The Old City ofJaffa is the historical part of the Israeli city of Jaffa. A neighborhood with art galleries, restaurants, theaters, museums, and nightclubs, it is one of Tel Aviv's main tourist attractions. Jaffa is the southwest district of the Tel Aviv–Jaffa municipality. Old Jaffa is located in the northwest of Jaffa, on a hill along the Mediterranean Sea. Technically the hill of Old Jaffa is the continental north end of a kurkar ridge, further alleviated through fortifications with layers of rubble inside.
History
The Old City was the centre of Jaffa for most of its history. Much of Jaffa was rebuilt during British control after the repeated damage inflicted by the Napoleonic wars and an earthquake in 1837. When the wall of Jaffa was dismantled between 1878 and 1888 to allow expansion, both the city and the centres of government shifted eastwards, though the Old City remained the cultural centre of the city. During the Great Revolt in 1936–1939, the connection between Tel Aviv and the Jaffa port was partially severed by disruption in the Old City. This had two primary effects: the British retaliated using massive gelignite charges to destroy at least 220 buildings to leave over 6000 Arabs homeless in retribution and encouraged the building of a small port on the Yarkon estuary to the North of Tel Aviv to reduce reliance on Jaffa.
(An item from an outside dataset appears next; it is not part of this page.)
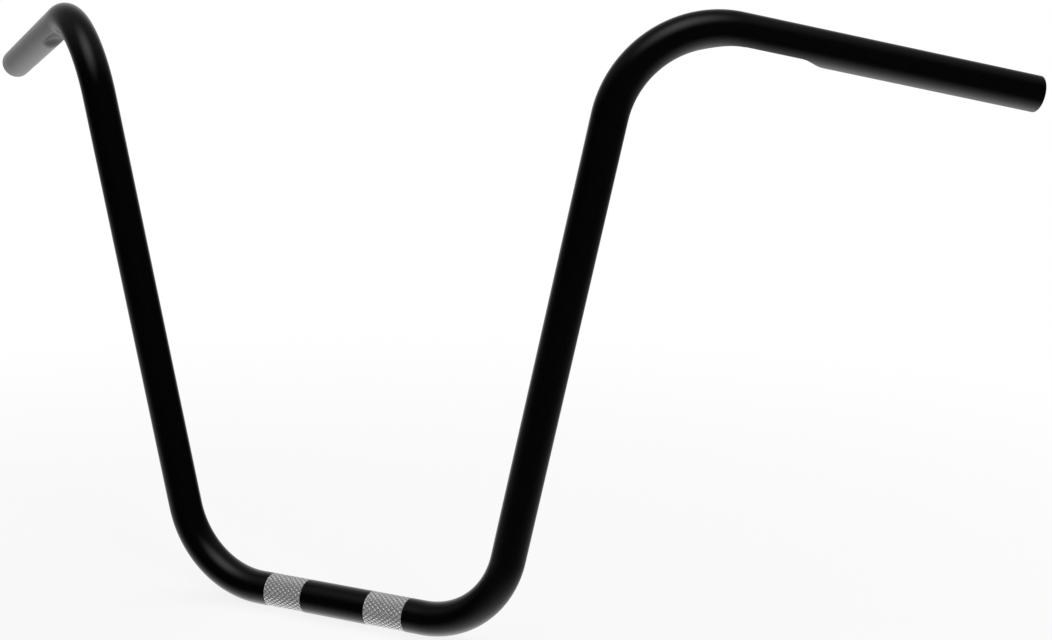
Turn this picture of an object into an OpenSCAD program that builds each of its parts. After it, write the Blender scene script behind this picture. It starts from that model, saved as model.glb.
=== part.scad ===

Disputes about the merging of Tel Aviv and Jaffa, with the former wanting only to add the Jewish neighborhoods in the North of Jaffa and the latter wanting a total merge led to a gradual unification. The Old City was partly added on 18 May 1949 as part of the first Arab-controlled land to fall under Jewish control. The remainder of the Old City would be added in 24 April 1950 when the complete unification occurred. Old Jaffa has increasingly gentrified with the residential population dropping dramatically and an increasing number of art galleries, restaurants, souvenir shops as well as various ongoing archaeological digs. There is a particular interest on the cultural melange by the relatively rare, in Israel, triple mix of Muslims, Jews and Christians. There have been a few accusations that the gentrification and museums towards its history have white-washed Israeli actions in the area, removed Palestinian history and muted reference to British atrocities in the area.